Rowe v. State
Decision Date | 08 March 1979 |
Docket Number | No. 678,678 |
Citation | 398 A.2d 485,41 Md.App. 641 |
Parties | Charles Edward ROWE, Jr. v. STATE of Maryland. |
Court | Court of Special Appeals of Maryland |
Thomas A. Pavlinic, Glen Burnie, for appellant.
Arrie W. Davis, Asst. Atty. Gen., with whom were Francis Bill Burch, Atty. Gen., and Warren B. Duckett, Jr., State's Atty. for Anne Arundel County, on the brief, for appellee.
Argued before MORTON, MOORE and LOWE, JJ.
A jury in the Circuit Court for Anne Arundel County convicted appellant of second degree murder. His appeal raises four issues, two of which contend that a pretrial inculpatory statement should have been suppressed. A third issue charges a discretionary abuse by the court in allowing a variance in the order of proof presented by the State. The final concern is with the sufficiency of the evidence.
The latter argument acknowledges the confession and the testimony of appellant that he first shot, then stabbed, the deceased. He contends, however, that in both instances they were founded upon a factual justification indicating self-defense. Appellant summarizes this argument by saying:
"Since the element of self-defense was introduced during the presentation of the State's case in chief, amplified during the presentation of the defense, and never thereafter rebutted by the State, the Appellant contends that the State did not meet its burden of negating the defense elements by proof beyond a reasonable doubt."

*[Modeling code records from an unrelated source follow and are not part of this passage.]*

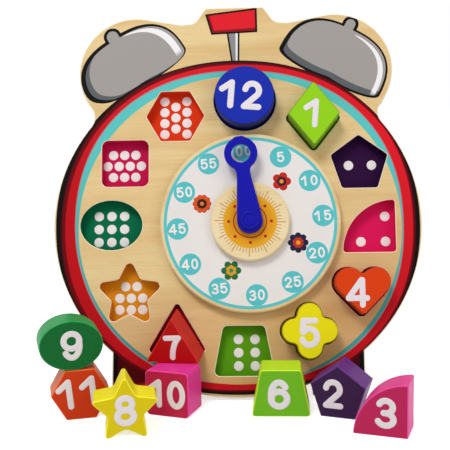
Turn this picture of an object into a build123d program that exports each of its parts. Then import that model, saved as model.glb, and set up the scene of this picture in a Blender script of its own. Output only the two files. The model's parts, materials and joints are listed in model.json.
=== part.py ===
"""Leaning plywood teaching clock with twelve shaped number blocks, a turning dial and one hand."""
from build123d import *
import os
from math import acos, asin, atan2, cos, degrees, hypot, radians, sin, tan

# ---------------------------------------------------------------- driving dimensions, mm
# Board axes: x to the right, y up the board, z out of its front face, origin mid-board.
LEAN = 16.0  # degrees the board leans back from upright
BOARD_RX = 144.0  # half width of the oval body
BOARD_RY = 134.0  # half height of the oval body
FRONT_PLY = 9.0  # sheet with the cut-outs, which is also the recess depth
BACK_PLY = 5.0  # plain sheet that closes the recesses
EDGE_EASE = 0.8  # eased outer edge of both sheets

LOBE_X = 79.8  # centre of each bell-shaped lobe
LOBE_Y = 123.3
LOBE_R = 45.3
VALLEY_X = 43.0  # dip between a lobe and the flat top
VALLEY_Y = 157.5
VALLEY_R = 5.0
TOP_HALF = 23.3  # flat top where the painted hammer stands
TOP_Y = 176.0
TOP_ROUND = 3.0
FLARE_X = 32.0  # the flat top's sides spread out here to meet the dips
FLARE_Y = 163.5
FLARE_ROUND = 8.0
NECK_HALF = 60.0  # half width of the wood between lobes and oval
NECK_Y = 90.0
NOTCH_ROUND = 12.0  # between a lobe and the oval body

FOOT_DROP = 137.0  # centre of the board to the front edge of the feet
FOOT_OUT = 97.0  # outer side of each foot
FOOT_IN = 64.0  # inner side of each foot
FOOT_TOP = -90.0  # where the foot disappears into the oval
FOOT_FLARE = 8.0  # the inner side widens by this towards the oval

BLOCK_T = 25.0  # thickness of a number block
CLEARANCE = 1.6  # gap between a block and its recess, all round
SEAT_GAP = 0.1  # under a block that lies in its recess
BLOCK_EASE = 0.7  # eased edges of the block's two faces
RIM_CHAMFER = 0.5  # chamfer round each recess

CIRCLE_R = 24.9  # 12
RHOMBUS_HALF_W = 22.2  # 1
RHOMBUS_HALF_H = 28.3
RHOMBUS_ROUND = 3.5
PENTAGON_R = 23.5  # 2
PENTAGON_ROUND = 2.5
QUARTER_SIDE = 41.0  # 3
QUARTER_ROUND = 2.6
HEART_LOBE_R = 12.3  # 4
HEART_LOBE_X = 10.2
HEART_LOBE_Y = 6.6
HEART_TIP_R = 4.6
HEART_TIP_Y = -14.9
HEART_NOTCH_ROUND = 2.0
PETAL_R = 10.9  # 5
PETAL_X = 11.7
PETAL_NOTCH_ROUND = 2.2
TRAPEZOID_TOP = 32.0  # 6
TRAPEZOID_BOTTOM = 46.9
TRAPEZOID_H = 38.3
TRAPEZOID_ROUND = 4.0
TRIANGLE_W = 46.5  # 7
TRIANGLE_H = 39.5
TRIANGLE_ROUND = 2.4
STAR_OUTER_R = 29.0  # 8
STAR_INNER_R = 14.6
STAR_ROUND = 3.6
OVAL_RX = 24.6  # 9
OVAL_RY = 19.8
SQUARE_SIDE = 37.4  # 10
SQUARE_ROUND = 5.2
HEXAGON_R = 23.3  # 11
HEXAGON_ROUND = 2.4

PIVOT_X = 10.8  # axle of the dial and the hand, right of mid-board
PIVOT_Y = 0.0
AXLE_R = 3.0
RUNNING_FIT = 0.06  # radial gap round the axle
DIAL_R = 70.0
DIAL_T = 6.0
DIAL_EASE = 1.0
SUN_R = 30.5
SUN_T = 5.0
SUN_EASE = 1.1
SPACER_R = 9.0
DISC_SPACER_T = 1.3  # board to dial
SUN_SPACER_T = 0.8  # dial to small disc
HAND_SPACER_T = 0.7  # small disc to hand
END_PLAY = 0.15  # along the axle, between a spacer and what turns beside it
HAND_T = 4.5
HAND_HUB_R = 9.9
HAND_NECK_R = 5.45
HAND_NECK_Y = 34.0
HAND_HEAD_R = 12.9
HAND_HEAD_Y = 52.8
HAND_WINDOW_R = 7.4
HAND_TIP_Y = 66.2
HAND_TIP_HALF = 2.8
HAND_BLEND = 5.0
HAND_EASE = 1.0
HAND_ANGLE = 7.0  # degrees anticlockwise from twelve
CAP_R = 7.2
CAP_T = 3.0
CAP_GAP = 0.3  # between the hand and the cap
CAP_GROOVE_R = 5.2
CAP_GROOVE_W = 1.0
CAP_GROOVE_T = 0.6
AXLE_IN_CAP = 2.0  # length of axle inside the cap
AXLE_HEAD_R = 7.0
AXLE_HEAD_T = 2.5
WASHER_R = 10.0
WASHER_T = 1.0

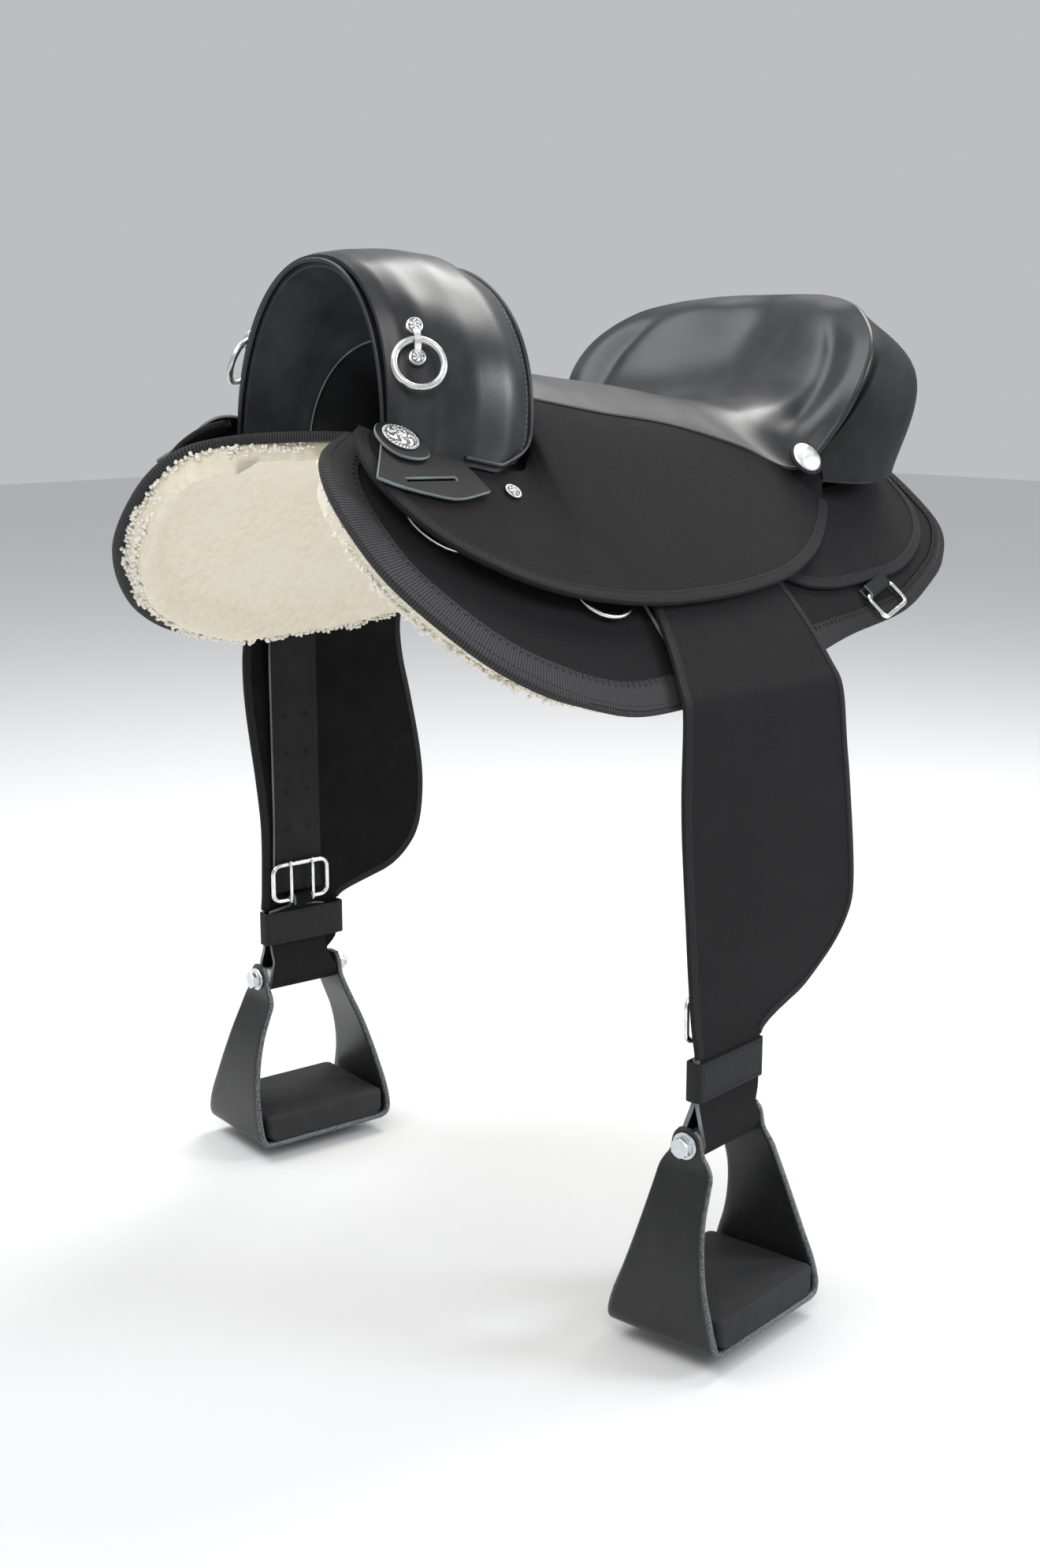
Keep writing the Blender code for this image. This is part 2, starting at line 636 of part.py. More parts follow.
def hood_grid():
    """Outer skin from the lip over the crest to the welt, and down the rear wall."""
    angles = [math.pi * k / HOOD_STEPS_AROUND for k in range(HOOD_STEPS_AROUND + 1)]
    grid = [[hood_point(k / HOOD_STEPS_ALONG, a) for a in angles] for k in range(HOOD_STEPS_ALONG + 1)]
    welt = grid[-1]
    base, top = welt[0].z, max(p.z for p in welt)
    for scale, back in REAR_WALL_STEPS:
        foot = height_over_back(welt[0].x * scale, WELT_Y + back, BAR_TOP) + 0.002
        foot = max(foot, base)
        crest = base + (top - base) * scale
        row = []
        for p in welt:
            z = foot + (p.z - base) / (top - base) * (crest - foot)
            row.append(Vector((p.x * scale, p.y + back, z)))
        grid.append(row)
    return grid


def gullet_point(w, angle, outset):
    """A point of the gullet tunnel. w runs from the lip to its rear end."""
    half_width = ramp(GULLET_HALF_WIDTH, w) + outset
    s = max(math.sin(angle), 0.0)
    front = LIP_Y + LIP_LEAN * s
    y = front + (GULLET_REAR - front) * w
    base = height_over_back(half_width, y, 0.0) + 0.0008
    x, z = arch_point(half_width, base, ramp(GULLET_TOP, w) + outset, angle)
    return Vector((x, y, z))


def build_swell():
    outer = hood_grid()
    inner = offset_grid(outer, -COVER_THICKNESS)
    for line in (0, -1):
        for j, p in enumerate(outer[line]):
            inner[line][j].y = p.y
    for row_out, row_in in zip(outer, inner):
        for j in (0, -1):
            row_in[j].z = row_out[j].z
    add_object("swell_cover", grid_solid(outer, inner), LEATHER)
    angles = [math.pi * k / HOOD_STEPS_AROUND for k in range(HOOD_STEPS_AROUND + 1)]
    steps = even(GULLET_ROWS)
    skin = [[gullet_point(w, a, 0.0) for a in angles] for w in steps]
    shell = [[gullet_point(w, a, LINING_THICKNESS) for a in angles] for w in steps]
    add_object("gullet_lining", grid_solid(shell, skin), LEATHER)
    lip = []
    for a in angles:
        p = gullet_point(0.0, a, LINING_THICKNESS + 0.001)
        lip.append(p + Vector((0, -LIP_WELT_RADIUS - 3 * GAP, 0)))
    for end in (0, -1):
        lip[end].z += 1.6 * LIP_WELT_RADIUS
    add_object("gullet_welt", tube(lip, LIP_WELT_RADIUS, 6), LEATHER)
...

Because appellant stated that he depends upon Gilbert v. State,36 Md.App. 196, 373 A.2d 311 (1977), "to spearhead (his) argument," we assume that he contends here, as did Gilbert there, that since the State must rely upon a presumption to prove the negative elements of malice necessary to raise the admitted homicide to murder (I. e., non-excuse, non-justification and non-mitigation), such presumption was not raised (or, as in Gilbert at 201, 373 A.2d 311, dissipated), because the statement giving rise to the presumption of homicide came in concomitantly with the unrebutted explanations of self-defense. But appellant does not seem to have caught Judge Moylan's distinction in Gilbert between presumptions and inferences. A presumption is a legally required inference. An inference is a factually permissible presumption. Even if we agree that the negative presumptions in this case either disappeared or never arose, there remains an apparent inference from the mode as well as the cause of death, that absent the excuse there was malice in the doing. As indicated by Judge Moylan in Gilbert:
Judge Moylan went on to point out that it is really a question for the factfinder. It may choose to believe the admission of the homicidal act with its permitted inferences of malice from "how" it was done; and yet, may choose to disbelieve the more subjective reasons expounded in explaining "why."
Id. at 205-206, 373 A.2d at 317-318 (footnote omitted).
See Smith v. State, 41 Md.App. 277, 398 A.2d 426 at p. 430 (1979). Our conclusion that there was sufficient evidence to sustain the verdict presupposes that the evidence was admissible.
involuntary inducement
We next address the admissibility of the inculpatory statements. Prefatorily we point out that our constitutionally mandated independent appraisal of the record satisfies us that there had been no coercion or improper inducement which caused the appellant to confess. Haynes v. Washington, 373 U.S. 503, 515-516, 83 S.Ct. 1336, 10 L.Ed.2d 513 (1963). The State proved by a preponderance of the evidence that the confession was not made as a consequence of an improper inducement. Lego v. Twomey, 404 U.S. 477, 489, 92 S.Ct. 619, 30 L.Ed.2d 618 (1972). To support appellant's assertions to the contrary, he specifies three circumstances which to him warrant an opposite conclusion.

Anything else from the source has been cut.